« Tous les clignotants sont au vert », se félicite Pier Vincenzo Piazza, fondateur de la société de biotechnologies bordelaise Aelis Farma, commentant les résultats de son étude clinique de phase I/II pour son candidat-médicament ciblant les troubles cognitifs liés à la trisomie 21 (ou syndrome de Down).
La voix est teintée de fierté. Le chercheur, fondateur et directeur du Neurocentre Magendie de 2007 à 2017, décortique depuis 1989 les mécanismes et le fonctionnement de récepteurs cannabinoïdes de type 1 (CB1) – protéine présente dans le système nerveux central, notamment le cerveau et la moelle épinière. Et il planche depuis 20 ans sur cette technologie d’inhibition sélective de la signalisation de CB1 autour de laquelle a été fondée la société Aelis Farma en 2014.
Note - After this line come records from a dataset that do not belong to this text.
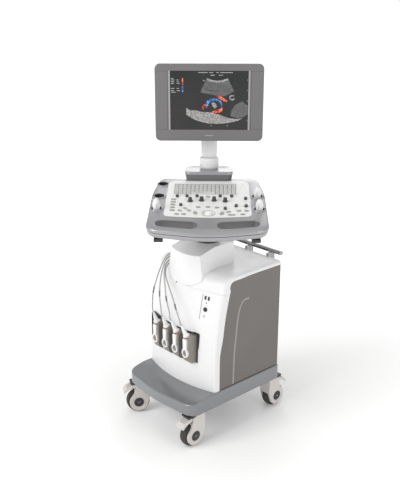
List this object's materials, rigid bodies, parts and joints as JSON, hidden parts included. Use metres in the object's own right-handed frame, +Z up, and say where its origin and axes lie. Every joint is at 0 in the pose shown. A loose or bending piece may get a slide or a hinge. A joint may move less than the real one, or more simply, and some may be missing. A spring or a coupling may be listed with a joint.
{
  "type": "cart ultrasound machine",
  "caption": "Wheeled ultrasound machine: castor base, body with probe plugs, swivelling control console with trackball and keys, probes in cups and a tilting flat monitor.",
  "frame": {"origin": "centre of the footprint of the whole machine at rest, on the floor", "axes": "+Z up; the cart body faces -Y and its right side, seen from the front, is +X; the console is stored turned 46.7 degrees about +Z"},
  "size_m": [0.6142, 0.6126, 1.4015],
  "materials": {
    "white_plastic": "satin moulded white",
    "console_grey": "satin metallic grey paint on plastic",
    "side_grey": "fine textured warm grey",
    "base_grey": "glossy grey",
    "bezel_grey": "fine textured grey",
    "dark_plastic": "matt black",
    "screen_glass": "smooth dark display film",
    "plug_taupe": "fine textured taupe",
    "castor_white": "satin warm white",
    "tyre_rubber": "matt dark rubber",
    "steel": "folded sheet",
    "key_grey": "satin grey keys",
    "lead_grey": "smooth grey cable sheath"
  },
  "bodies": {
    "cart": {"base_cover": "base_grey", "chassis_frame": "steel", "front_cover": "white_plastic", "top_cover": "white_plastic", "side_cover_left": "side_grey", "side_cover_right": "side_grey", "rear_cover": "side_grey", "neck_cover": "white_plastic", "power_supply": "steel", "board_cage": "steel", "connector_panel": "dark_plastic", "probe_plug_1": "plug_taupe", "probe_plug_2": "plug_taupe", "probe_plug_3": "plug_taupe", "probe_plug_4": "plug_taupe", "probe_lead_1": "lead_grey", "probe_lead_2": "lead_grey", "probe_lead_3": "lead_grey", "probe_lead_4": "lead_grey", "rear_handle": "console_grey", "mains_inlet": "dark_plastic"},
    "castor_front_left": {"castor_fork_front_left": "castor_white"},
    "wheel_front_left": {"castor_wheel_front_left": "tyre_rubber"},
    "pedal_front_left": {"brake_pedal_front_left": "castor_white"},
    "castor_front_right": {"castor_fork_front_right": "castor_white"},
    "wheel_front_right": {"castor_wheel_front_right": "tyre_rubber"},
    "pedal_front_right": {"brake_pedal_front_right": "castor_white"},
    "castor_rear_left": {"castor_fork_rear_left": "castor_white"},
    "wheel_rear_left": {"castor_wheel_rear_left": "tyre_rubber"},
    "pedal_rear_left": {"brake_pedal_rear_left": "castor_white"},
    "castor_rear_right": {"castor_fork_rear_right": "castor_white"},
    "wheel_rear_right": {"castor_wheel_rear_right": "tyre_rubber"},
    "pedal_rear_right": {"brake_pedal_rear_right": "castor_white"},
    "lever_1": {"lock_lever_1": "white_plastic"},
    "lever_2": {"lock_lever_2": "white_plastic"},
    "lever_3": {"lock_lever_3": "white_plastic"},
    "lever_4": {"lock_lever_4": "white_plastic"},
    "rocker": {"power_switch": "tyre_rubber"},
    "fan": {"cooling_fan": "dark_plastic"},
    "console": {"swivel_column": "console_grey", "console_top_shell": "console_grey", "console_bottom_shell": "console_grey", "control_panel": "white_plastic", "monitor_platform": "bezel_grey", "cable_hook_left": "dark_plastic", "cable_hook_right": "dark_plastic"},
    "keyboard": {"keyboard_keys": "white_plastic"},
    "key_mat": {"function_keys": "key_grey"},
    "ball": {"trackball": "white_plastic"},
    "knob_1": {"menu_knob_1": "dark_plastic"},
    "knob_2": {"menu_knob_2": "dark_plastic"},
    "knob_3": {"menu_knob_3": "dark_plastic"},
    "knob_4": {"menu_knob_4": "dark_plastic"},
    "probe_left_body": {"probe_left": "white_plastic"},
    "probe_right_rear_body": {"probe_right_rear": "white_plastic"},
    "probe_right_front_body": {"probe_right_front": "white_plastic"},
    "column": {"monitor_column": "white_plastic"},
    "monitor": {"monitor_bezel": "bezel_grey", "monitor_rear_cover": "bezel_grey", "lcd_panel": "screen_glass"}
  },
  "joints": [
    {"name": "castor_swivel_front_left", "type": "hinge", "parent": "cart", "child": "castor_front_left", "pos_m": [-0.1859, -0.195, 0.137], "axis": [0, 0, 1], "continuous": true},
    {"name": "wheel_roll_front_left", "type": "hinge", "parent": "castor_front_left", "child": "wheel_front_left", "pos_m": [-0.19717, -0.21619, 0.049], "axis": [0.8829, -0.4695, 0], "continuous": true},
    {"name": "brake_press_front_left", "type": "hinge", "parent": "castor_front_left", "child": "pedal_front_left", "pos_m": [-0.19811, -0.21796, 0.119], "axis": [0.8829, -0.4695, 0], "range_deg": [0, 18]},
    {"name": "castor_swivel_front_right", "type": "hinge", "parent": "cart", "child": "castor_front_right", "pos_m": [0.1441, -0.195, 0.137], "axis": [0, 0, 1], "continuous": true},
    {"name": "wheel_roll_front_right", "type": "hinge", "parent": "castor_front_right", "child": "wheel_front_right", "pos_m": [0.1441, -0.219, 0.049], "axis": [1, 0, 0], "continuous": true},
    {"name": "brake_press_front_right", "type": "hinge", "parent": "castor_front_right", "child": "pedal_front_right", "pos_m": [0.1441, -0.221, 0.119], "axis": [1, 0, 0], "range_deg": [0, 18]},
    {"name": "castor_swivel_rear_left", "type": "hinge", "parent": "cart", "child": "castor_rear_left", "pos_m": [-0.1859, 0.215, 0.137], "axis": [0, 0, 1], "continuous": true},
    {"name": "wheel_roll_rear_left", "type": "hinge", "parent": "castor_rear_left", "child": "wheel_rear_left", "pos_m": [-0.1859, 0.239, 0.049], "axis": [-1, 0, 0], "continuous": true},
    {"name": "brake_press_rear_left", "type": "hinge", "parent": "castor_rear_left", "child": "pedal_rear_left", "pos_m": [-0.1859, 0.241, 0.119], "axis": [-1, 0, 0], "range_deg": [0, 18]},
    {"name": "castor_swivel_rear_right", "type": "hinge", "parent": "cart", "child": "castor_rear_right", "pos_m": [0.1441, 0.215, 0.137], "axis": [0, 0, 1], "continuous": true},
    {"name": "wheel_roll_rear_right", "type": "hinge", "parent": "castor_rear_right", "child": "wheel_rear_right", "pos_m": [0.1441, 0.239, 0.049], "axis": [-1, 0, 0], "continuous": true},
    {"name": "brake_press_rear_right", "type": "hinge", "parent": "castor_rear_right", "child": "pedal_rear_right", "pos_m": [0.1441, 0.241, 0.119], "axis": [-1, 0, 0], "range_deg": [0, 18]},
    {"name": "lever_turn_1", "type": "hinge", "parent": "cart", "child": "lever_1", "pos_m": [-0.1074, -0.1833, 0.387], "axis": [0, -1, 0], "range_deg": [0, 60]},
    {"name": "lever_turn_2", "type": "hinge", "parent": "cart", "child": "lever_2", "pos_m": [-0.0464, -0.1833, 0.387], "axis": [0, -1, 0], "range_deg": [0, 60]},
    {"name": "lever_turn_3", "type": "hinge", "parent": "cart", "child": "lever_3", "pos_m": [0.0136, -0.1833, 0.387], "axis": [0, -1, 0], "range_deg": [0, 60]},
    {"name": "lever_turn_4", "type": "hinge", "parent": "cart", "child": "lever_4", "pos_m": [0.0736, -0.1833, 0.387], "axis": [0, -1, 0], "range_deg": [0, 60]},
    {"name": "power_rocker", "type": "hinge", "parent": "cart", "child": "rocker", "pos_m": [0.1091, 0.2265, 0.266], "axis": [-1, 0, 0], "range_deg": [0, 10]},
    {"name": "fan_spin", "type": "hinge", "parent": "cart", "child": "fan", "pos_m": [0.0641, 0.21, 0.47], "axis": [0, 1, 0], "continuous": true},
    {"name": "console_swivel", "type": "hinge", "parent": "cart", "child": "console", "pos_m": [-0.0209, 0.017, 0.746], "axis": [0, 0, 1], "range_deg": [-96.66, 3.34]},
    {"name": "keyboard_press", "type": "slide", "parent": "console", "child": "keyboard", "axis": [-0.1208, 0.114, -0.9861], "range_m": [0, 0.0012], "stiffness_N_per_m": 900, "springref_m": -0.0015},
    {"name": "button_press", "type": "slide", "parent": "console", "child": "key_mat", "axis": [-0.1208, 0.114, -0.9861], "range_m": [0, 0.0015], "stiffness_N_per_m": 1500, "springref_m": -0.0015},
    {"name": "trackball_roll", "type": "hinge", "parent": "console", "child": "ball", "pos_m": [0.0815, -0.07551, 0.88417], "axis": [0.6863, 0.7273, 0], "continuous": true},
    {"name": "knob_turn_1", "type": "hinge", "parent": "console", "child": "knob_1", "pos_m": [-0.04071, -0.05781, 0.91052], "axis": [0.1208, -0.114, 0.9861], "continuous": true},
    {"name": "knob_turn_2", "type": "hinge", "parent": "console", "child": "knob_2", "pos_m": [-0.01622, -0.02179, 0.91168], "axis": [0.1208, -0.114, 0.9861], "continuous": true},
    {"name": "knob_turn_3", "type": "hinge", "parent": "console", "child": "knob_3", "pos_m": [0.01673, 0.01312, 0.91168], "axis": [0.1208, -0.114, 0.9861], "continuous": true},
    {"name": "knob_turn_4", "type": "hinge", "parent": "console", "child": "knob_4", "pos_m": [0.05057, 0.03892, 0.91052], "axis": [0.1208, -0.114, 0.9861], "continuous": true},
    {"name": "probe_left_lift", "type": "slide", "parent": "console", "child": "probe_left_body", "axis": [0.1208, -0.114, 0.9861], "range_m": [0, 0.12]},
    {"name": "probe_right_rear_lift", "type": "slide", "parent": "console", "child": "probe_right_rear_body", "axis": [0.1208, -0.114, 0.9861], "range_m": [0, 0.12]},
    {"name": "probe_right_front_lift", "type": "slide", "parent": "console", "child": "probe_right_front_body", "axis": [0.1208, -0.114, 0.9861], "range_m": [0, 0.12]},
    {"name": "monitor_pan", "type": "hinge", "parent": "console", "child": "column", "pos_m": [-0.19872, 0.18481, 0.976], "axis": [0, 0, 1], "range_deg": [-45, 45]},
    {"name": "monitor_tilt", "type": "hinge", "parent": "column", "child": "monitor", "pos_m": [-0.19872, 0.18481, 1.214], "axis": [-0.6863, -0.7273, 0], "range_deg": [-5, 20]}
  ]
}
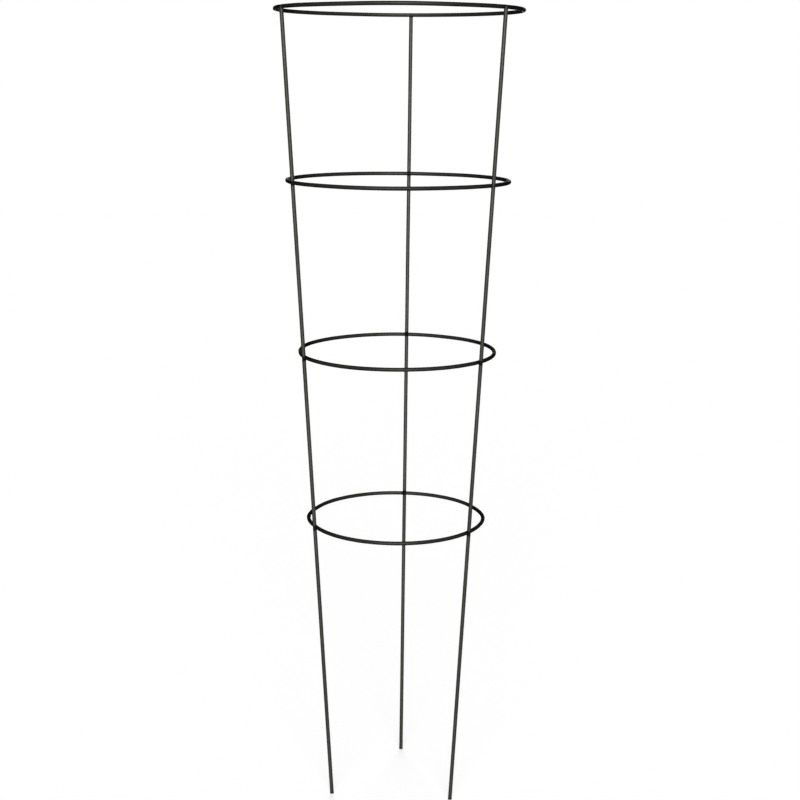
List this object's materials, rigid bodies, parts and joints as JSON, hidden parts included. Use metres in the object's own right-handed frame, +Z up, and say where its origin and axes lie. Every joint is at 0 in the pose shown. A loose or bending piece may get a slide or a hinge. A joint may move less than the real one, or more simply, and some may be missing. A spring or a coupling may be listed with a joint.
{
  "type": "tomato cage",
  "caption": "Tapered wire plant cage: round hoops that get smaller downwards, held by straight leaning legs that run on below as stakes.",
  "frame": {"origin": "on the cage's axis, the common axis of the hoops, level with the lower ends of the legs", "axes": "+Z up along the hoops' axis; +Y from the axis towards the back leg; +X to the right, seen from the front"},
  "size_m": [0.3218, 0.3253, 1.0677],
  "materials": {
    "hoop_wire": "dark weathered galvanised wire",
    "leg_wire": "dull grey galvanised wire",
    "weld": "scorched weld metal"
  },
  "bodies": {
    "root": {"top_hoop": "hoop_wire", "top_hoop_closing_weld": "weld", "top_hoop_leg_welds": "weld", "upper_middle_hoop": "hoop_wire", "upper_middle_hoop_closing_weld": "weld", "upper_middle_hoop_leg_welds": "weld", "lower_middle_hoop": "hoop_wire", "lower_middle_hoop_closing_weld": "weld", "lower_middle_hoop_leg_welds": "weld", "bottom_hoop": "hoop_wire", "bottom_hoop_closing_weld": "weld", "bottom_hoop_leg_welds": "weld", "back_leg": "leg_wire", "right_leg": "leg_wire", "left_leg": "leg_wire"}
  },
  "joints": []
}
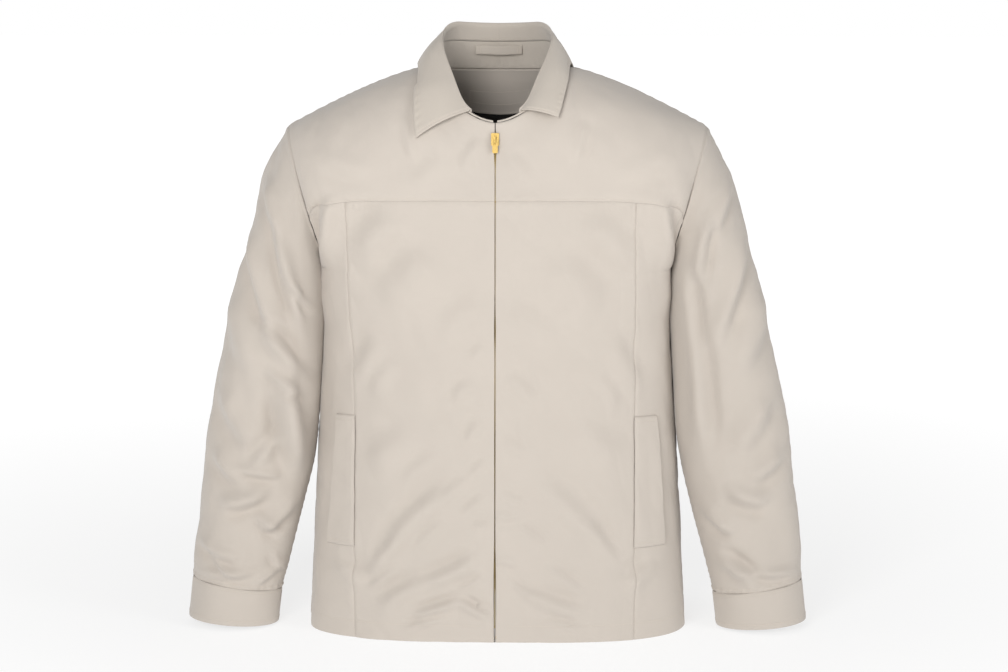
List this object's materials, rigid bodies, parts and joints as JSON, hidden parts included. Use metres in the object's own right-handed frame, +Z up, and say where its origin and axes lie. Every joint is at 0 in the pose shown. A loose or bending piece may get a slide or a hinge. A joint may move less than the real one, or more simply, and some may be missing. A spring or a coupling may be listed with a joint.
{
  "type": "beekeeping jacket",
  "caption": "Long-sleeved zip-front work jacket in pale cotton twill, with a shirt collar, front yoke, upright welt pockets and a full lining.",
  "frame": {"origin": "middle of the base, on the plane that the hem rests on", "axes": "+Z up, -Y out of the front, +X to the wearer's left"},
  "size_m": [0.7728, 0.262, 0.7484],
  "materials": {
    "shell_cloth": "fine cotton twill, matte",
    "sleeve_cloth": "fine cotton twill, matte",
    "collar_cloth": "fine cotton twill, interlined",
    "facing_cloth": "fine cotton twill, matte",
    "lining_cloth": "smooth dark lining",
    "pocketing": "plain pocketing",
    "zip_tape": "woven tape",
    "zip_metal": "antique brass"
  },
  "bodies": {
    "torso": {"back_neck_facing": "facing_cloth", "back_yoke": "shell_cloth", "hanger_loop": "collar_cloth", "left_back_lining": "lining_cloth", "left_back_panel": "shell_cloth", "left_collar_leaf": "collar_cloth", "left_collar_stand": "collar_cloth", "left_front_lining": "lining_cloth", "left_front_yoke": "shell_cloth", "left_pocket_bag": "pocketing", "left_pocket_welt": "shell_cloth", "left_side_panel": "shell_cloth", "left_zip_stop": "zip_metal", "right_back_lining": "lining_cloth", "right_back_panel": "shell_cloth", "right_collar_leaf": "collar_cloth", "right_collar_stand": "collar_cloth", "right_front_facing": "facing_cloth", "right_front_lining": "lining_cloth", "right_front_panel": "shell_cloth", "right_front_yoke": "shell_cloth", "right_pocket_bag": "pocketing", "right_pocket_welt": "shell_cloth", "right_side_panel": "shell_cloth", "right_zip_chain": "zip_metal", "right_zip_stop": "zip_metal", "right_zip_tape": "zip_tape", "zip_box": "zip_metal"},
    "left_sleeve": {"left_sleeve": "sleeve_cloth", "left_sleeve_lining": "lining_cloth", "left_cuff": "sleeve_cloth"},
    "right_sleeve": {"right_sleeve": "sleeve_cloth", "right_sleeve_lining": "lining_cloth", "right_cuff": "sleeve_cloth"},
    "left_front": {"left_front_panel": "shell_cloth", "left_front_facing": "facing_cloth", "left_zip_tape": "zip_tape", "left_zip_chain": "zip_metal", "zip_pin": "zip_metal"},
    "slider": {"zip_slider": "zip_metal", "zip_bail": "zip_metal"},
    "pull": {"zip_pull": "zip_metal"}
  },
  "joints": [
    {"name": "left_sleeve_raise", "type": "hinge", "parent": "torso", "child": "left_sleeve", "pos_m": [0.258, 0, 0.624], "axis": [0, -1, 0], "range_deg": [0, 65]},
    {"name": "right_sleeve_raise", "type": "hinge", "parent": "torso", "child": "right_sleeve", "pos_m": [-0.258, 0, 0.624], "axis": [0, 1, 0], "range_deg": [0, 65]},
    {"name": "left_front_open", "type": "hinge", "parent": "torso", "child": "left_front", "pos_m": [0.173, -0.1012, 0], "axis": [-0.1667, -0.0096, 0.986], "range_deg": [0, 55], "deforming": ["left_front_facing", "left_zip_tape", "left_zip_chain", "left_front_lining", "left_pocket_bag"]},
    {"name": "zip_slide", "type": "slide", "parent": "torso", "child": "slider", "axis": [0, -0.047, -0.9989], "range_m": [0, 0.59]},
    {"name": "pull_flip", "type": "hinge", "parent": "slider", "child": "pull", "pos_m": [0, -0.10571, 0.6187], "axis": [-1, 0, 0], "range_deg": [0, 160]}
  ]
}
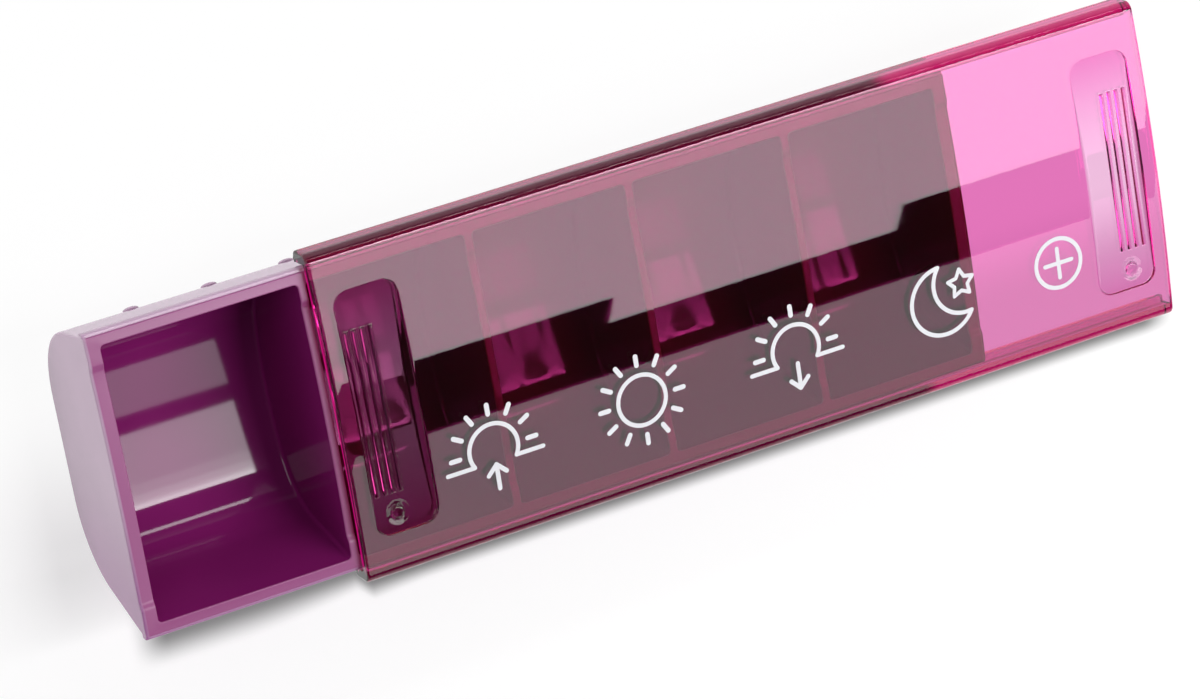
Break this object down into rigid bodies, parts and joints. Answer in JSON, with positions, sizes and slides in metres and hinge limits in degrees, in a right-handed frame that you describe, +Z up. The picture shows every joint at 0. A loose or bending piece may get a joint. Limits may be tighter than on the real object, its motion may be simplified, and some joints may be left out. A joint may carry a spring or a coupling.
{
  "type": "pill organizer",
  "caption": "Daily pill organizer: a shallow tray of compartments in a row under a clear sliding cover with thumb grips and printed time-of-day signs.",
  "frame": {"origin": "middle of the tray's flat underside", "axes": "+X along the tray, towards the end that the cover is slid to; +Y from the steeper front wall to the back wall; +Z up, out of the cover's face"},
  "size_m": [0.1609, 0.0474, 0.022],
  "materials": {
    "tray_plastic": "glossy moulded, purple",
    "cover_plastic": "clear, tinted magenta, polished",
    "sign_ink": "white pad-printed ink"
  },
  "bodies": {
    "tray_body": {"tray": "tray_plastic"},
    "cover_body": {"sliding_cover": "cover_plastic", "sunrise_print": "sign_ink", "sun_print": "sign_ink", "sunset_print": "sign_ink", "moon_print": "sign_ink", "plus_print": "sign_ink"}
  },
  "joints": [
    {"name": "cover_slide", "type": "slide", "parent": "tray_body", "child": "cover_body", "axis": [1, 0, 0], "range_m": [-0.1348, 0.0722]}
  ]
}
Le pipeline de la biotech bordelaise contient déjà deux candidats-médicaments, l’un indiqué pour réduire les troubles liés à l’addiction au cannabis, l’autre lié aux déficits cognitifs, notamment pour les personnes porteuses de trisomie 21.
Le pipeline de la biotech bordelaise contient déjà deux candidats-médicaments
Signes concordants d’efficacité
Pour ce dernier, Aelis Farma vient de publier les résultats de son étude clinique intégrant 29 adultes porteurs du syndrome de Down, réalisée pendant quatre semaines dans deux cliniques espagnoles. « D’une part, le profil de sécurité est très favorable, insiste Pier Vincenzo Piazza. D’autre part, AEF0217 a montré des signes clairs et concordants d’efficacité. »
AEF0217 a montré des signes clairs et concordants d’efficacité
Des avancées significatives notamment en matière d’amélioration de la capacité d’adaptation des patients, une « première » souligne le scientifique. La molécule d’Aelis Farma permettrait également de diminuer l’effort cérébral des porteurs du syndrome de Down (mesuré par encéphalogramme) lors d’une tâche de mémorisation, se rapprochant ainsi du niveau d’effort des personnes neurotypiques. « Ces résultats ont suscité beaucoup d’enthousiasme », commente le fondateur de la biotech.
Nouvel essai pour AEF0117
Et un signal positif envoyé au marché quelques semaines seulement après des résultats en demi-teinte à l’issue de l’étude clinique phase IIb pour son candidat médicament AEF0117, ciblant la dépendance au cannabis. Aelis Farma, listé sur Euronext depuis 2022, se veut rassurant : « Nous n’avons pas atteint le critère principal choisi pour cette étude. Nous sommes en train de faire des analyses complémentaires pour mieux cerner sur quelle population de patients le médicament sera le plus actif et quel critère de jugement utiliser. Sur la base de ces informations, nous allons refaire une étude de phase II », rassure Pier Vincenzo Piazza, précisant que ce revers impliquera un retard de deux ans sur une possible commercialisation d’AEF0117.
Essai clinique de grande envergure
Prochaine étape pour la biotech, une étude de phase II de grande envergure pour sa molécule ciblant les déficits cognitifs. Elle devrait débuter mi-2025 et intégrer environ 200 personnes trisomiques de 16 à 32 ans. Les résultats de cette nouvelle étape seront connus au second semestre 2026. Pour une commercialisation d’ici 5 ans, « sur la base des informations et des discussions que nous avons aujourd’hui avec les agences réglementaires ».
Des partenaires potentiels
Aelis Farma dispose des fonds nécessaires pour financer cette étude de grande envergure, de quoi tenir jusqu’à fin 2026. Pier Vincenzo Piazza de nuancer toutefois : « cela nous permettrait de développer notre technologie que dans l’indication de la trisomie 21 or nous pensons qu’il y a davantage d’options thérapeutiques. Nous essayerons donc de trouver un partenaire avec cette même vision stratégique : créer davantage de valeur et élargir les indications thérapeutiques ».
Nous pensons qu’il y a davantage d’options thérapeutiques
La biotech vise, en effet, d’autres maladies liées aux dysfonctionnements du récepteur CB1, notamment un nouveau composé pour traiter l’obésité, une aire thérapeutique pour laquelle l’attente du marché est importante, certaines maladies métaboliques, des fibroses etc. De quoi occuper la biotech pour les mois à venir, le temps de sélectionner les molécules qui lui sembleront les plus adaptées, et attiser la curiosité de partenaires industriels ou financiers.